At some unknown point in his reign, Seti I defeated Libyan tribesmen who had invaded Egypt's western border. Although defeated, the Libyans would pose an ever-increasing threat to Egypt during the reigns of Merenptah and Ramesses III. The Egyptian army also put down a minor "rebellion" in Nubia in the 8th year of Seti I. Seti himself did not participate in it although his crown prince, the future Ramesses II, may have.

Capture of Kadesh

The greatest achievement of Seti I's foreign policy was the capture of the Syrian town of Kadesh and neighboring territory of Amurru from the Hittite Empire. Egypt had not held Kadesh since the time of Akhenaten. Seti I was successful in defeating a Hittite army that tried to defend the town. He entered the city in triumph together with his son Ramesses II and erected a victory stela at the site which has been found by archaeologists. Kadesh, however, soon reverted to Hittite control because the Egyptians did not or could not maintain a permanent military occupation of Kadesh and Amurru so close to the Hittite homelands. It is unlikely that Seti I made a peace treaty with the Hittites or voluntarily returned Kadesh and Amurru, but he may have reached an informal understanding with the Hittite king Muwatalli on the precise boundaries of their empires. Five years after Seti I's death, however, his son Ramesses II resumed hostilities and made a failed attempt to recapture Kadesh. Kadesh was henceforth effectively held by the Hittites even though Ramesses temporarily occupied the city in his 8th year.

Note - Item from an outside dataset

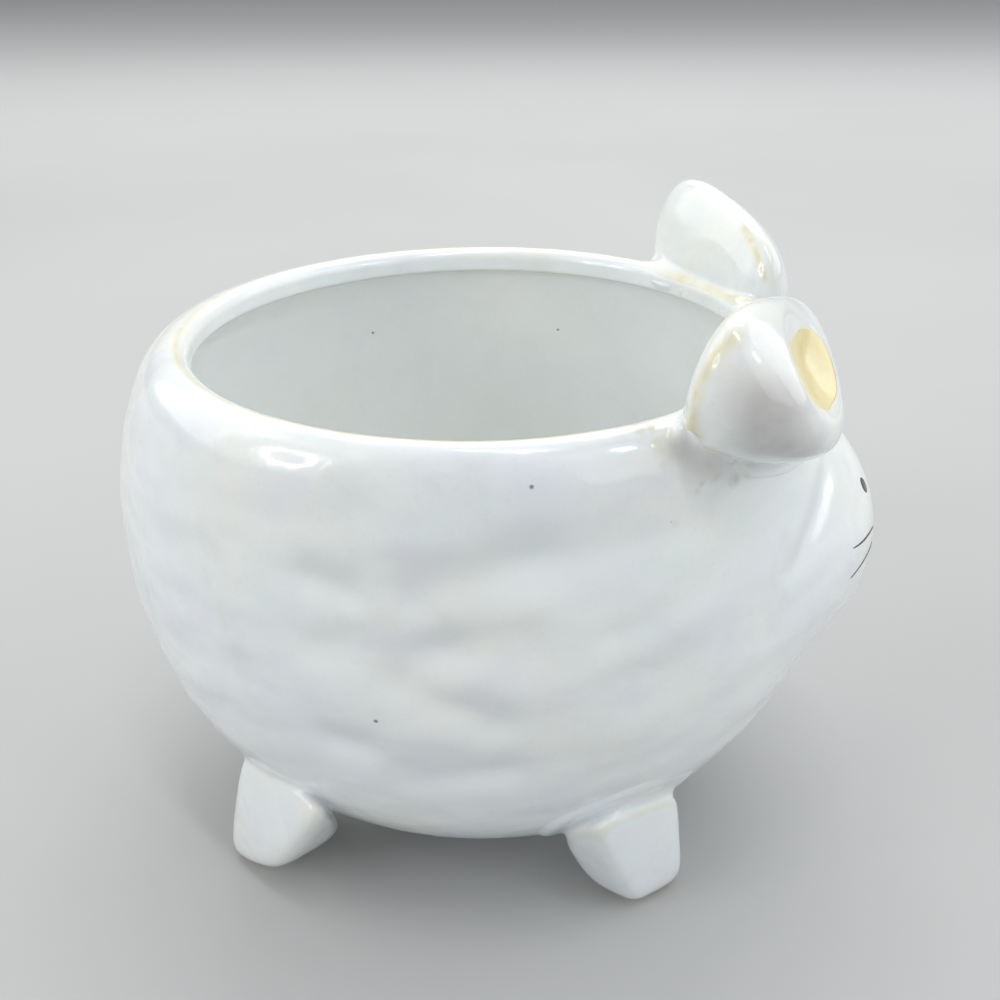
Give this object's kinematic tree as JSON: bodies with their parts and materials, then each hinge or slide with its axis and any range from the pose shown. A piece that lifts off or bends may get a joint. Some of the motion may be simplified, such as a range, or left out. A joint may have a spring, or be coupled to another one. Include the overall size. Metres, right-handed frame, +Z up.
{
  "type": "animal shaped planter",
  "caption": "Plump cat-shaped glazed ceramic planter: open round bowl with a rolled lip, puffy ears beside the rim, short splayed feet, painted face and a drain hole.",
  "frame": {"origin": "on the ground plane, under the middle of the overall length and width", "axes": "+X forward, towards the face; +Y the animal's left; +Z up, out of the bowl's opening"},
  "size_m": [0.1332, 0.1104, 0.1101],
  "materials": {
    "glaze": "glossy white glaze, cream where it thins over edges",
    "yellow_enamel": "pale yellow fired-on enamel",
    "dark_enamel": "black fired-on enamel"
  },
  "bodies": {
    "root": {"pot_body": "glaze", "left_ear": "glaze", "right_ear": "glaze", "front_left_foot": "glaze", "front_right_foot": "glaze", "rear_left_foot": "glaze", "rear_right_foot": "glaze", "left_inner_ear": "yellow_enamel", "right_inner_ear": "yellow_enamel", "left_eye": "dark_enamel", "right_eye": "dark_enamel", "nose": "dark_enamel", "mouth": "dark_enamel", "left_whiskers": "dark_enamel", "right_whiskers": "dark_enamel"}
  },
  "joints": []
}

The traditional view of Seti I's wars was that he restored the Egyptian empire after it had been lost in the time of Akhenaten. This was based on the chaotic picture of Egyptian-controlled Syria and Palestine seen in the Amarna letters, a cache of diplomatic correspondence from the time of Akhenaten found at Akhenaten's capital at el-Amarna in Middle Egypt. Recent scholarship, however, indicates that the empire was not lost at this time, except for its northern border provinces of Kadesh and Amurru in Syria and Lebanon. While evidence for the military activities of Akhenaten, Tutankhamun and Horemheb is fragmentary or ambiguous, Seti I has left us an impressive war monument that glorifies his achievements, along with a number of texts, all of which tend to magnify his prowess on the battlefield.

Burial

Seti's well preserved tomb (KV17) was found in 1817 by Giovanni Battista Belzoni, in the Valley of the Kings; it proved to be the longest at  and deepest of all the New Kingdom royal tombs. It was also the first tomb to feature decorations (including the Book of the Heavenly Cow) on every passageway and chamber with highly refined bas-reliefs and colorful paintings – fragments of which, including a large column depicting Seti I with the goddess Hathor, can be seen in the National Archaeological Museum, Florence. This decorative style set a precedent which was followed in full or in part in the tombs of later New Kingdom kings. Seti's mummy itself was discovered by Émil Brugsch on June 6, 1881, in the mummy cache (tomb DB320) at Deir el-Bahri, and has since been kept at the Egyptian Museum in Cairo.

His huge sarcophagus, carved in one piece and intricately decorated on every surface (including the goddess Nut on the interior base), is in Sir John Soane's Museum. Soane bought it for exhibition in his open collection in 1824, when the British Museum refused to pay the £2,000 demanded. On its arrival at the museum, the alabaster was pure white and inlaid with blue copper sulphate. Years of the London climate and pollution have darkened the alabaster to a buff colour and absorbed moisture has caused the hygroscopic inlay material to fall out and disappear completely. A small watercolour nearby records the appearance, as it was.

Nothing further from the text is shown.